We are endowed with a flexibility of mind that has enabled us not only to survive anywhere in the world, but to move beyond our inheritance. At the same time, as we have seen throughout our violent history, in a group situation, this same ability to adapt can quickly distort our innate morality and lead us to reprehensible behavior. As social psychologists have shown in a number of studies – especially in the work of Drs. Phil Zimbardo and Stanley Milgram – we are particularly vulnerable if the situation is institutionalized. Described as a celebration of the human mind’s capacity to make any of us kind or cruel, caring or indifferent, creative or destructive, villains or heroes, the TED talk by Zimbardo graphically demonstrates this tendency, some of its recent consequences, its implications and solutions.

The psychology of evil, Philip Zimbardo.

The power of the situation is revealed in many aspects of our society.
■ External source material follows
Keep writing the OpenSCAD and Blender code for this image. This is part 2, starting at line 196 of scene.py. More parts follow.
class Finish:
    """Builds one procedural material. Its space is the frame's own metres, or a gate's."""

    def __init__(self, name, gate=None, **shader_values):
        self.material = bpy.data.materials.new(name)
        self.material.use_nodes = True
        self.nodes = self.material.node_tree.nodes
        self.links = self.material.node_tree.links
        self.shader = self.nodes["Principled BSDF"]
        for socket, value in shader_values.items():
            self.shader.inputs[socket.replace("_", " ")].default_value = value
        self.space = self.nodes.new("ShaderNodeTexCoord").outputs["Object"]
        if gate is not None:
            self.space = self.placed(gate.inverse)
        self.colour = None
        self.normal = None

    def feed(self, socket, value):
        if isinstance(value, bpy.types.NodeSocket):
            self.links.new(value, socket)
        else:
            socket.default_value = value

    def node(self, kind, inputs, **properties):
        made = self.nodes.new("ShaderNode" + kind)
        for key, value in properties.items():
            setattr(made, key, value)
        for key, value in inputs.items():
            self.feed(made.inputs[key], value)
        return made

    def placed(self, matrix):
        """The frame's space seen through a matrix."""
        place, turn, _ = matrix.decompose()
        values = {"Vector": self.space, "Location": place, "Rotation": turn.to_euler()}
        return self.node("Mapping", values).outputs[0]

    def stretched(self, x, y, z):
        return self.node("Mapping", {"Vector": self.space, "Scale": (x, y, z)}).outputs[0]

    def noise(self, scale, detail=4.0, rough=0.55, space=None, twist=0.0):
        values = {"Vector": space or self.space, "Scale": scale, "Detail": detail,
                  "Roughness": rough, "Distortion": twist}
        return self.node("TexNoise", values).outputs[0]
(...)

Studies suggest that behavior is often influenced by factors that have less to do with altruistic and egalitarian motives and more to do with looking altruistic and egalitarian. In experiments or games where generosity is tested, the more observable one’s act is, the more one gives. Even pictures of eyes on a wall or computer screen make people kinder, behave more honorably.

This idea of “the other” watching or knowing what we do and think has been with us since at least Paleolithic times. It is inherent in the way we see the world: in our three-tiered consciousness. Upon this fundamental scaffold and paired with our inherent characteristics, religions, cultures and civilizations were built and their ideas transmitted. Replacing our sense of “the other” with a consistent internal “observer self” helps to overcome manipulative forces whether consciously or unconsciously applied.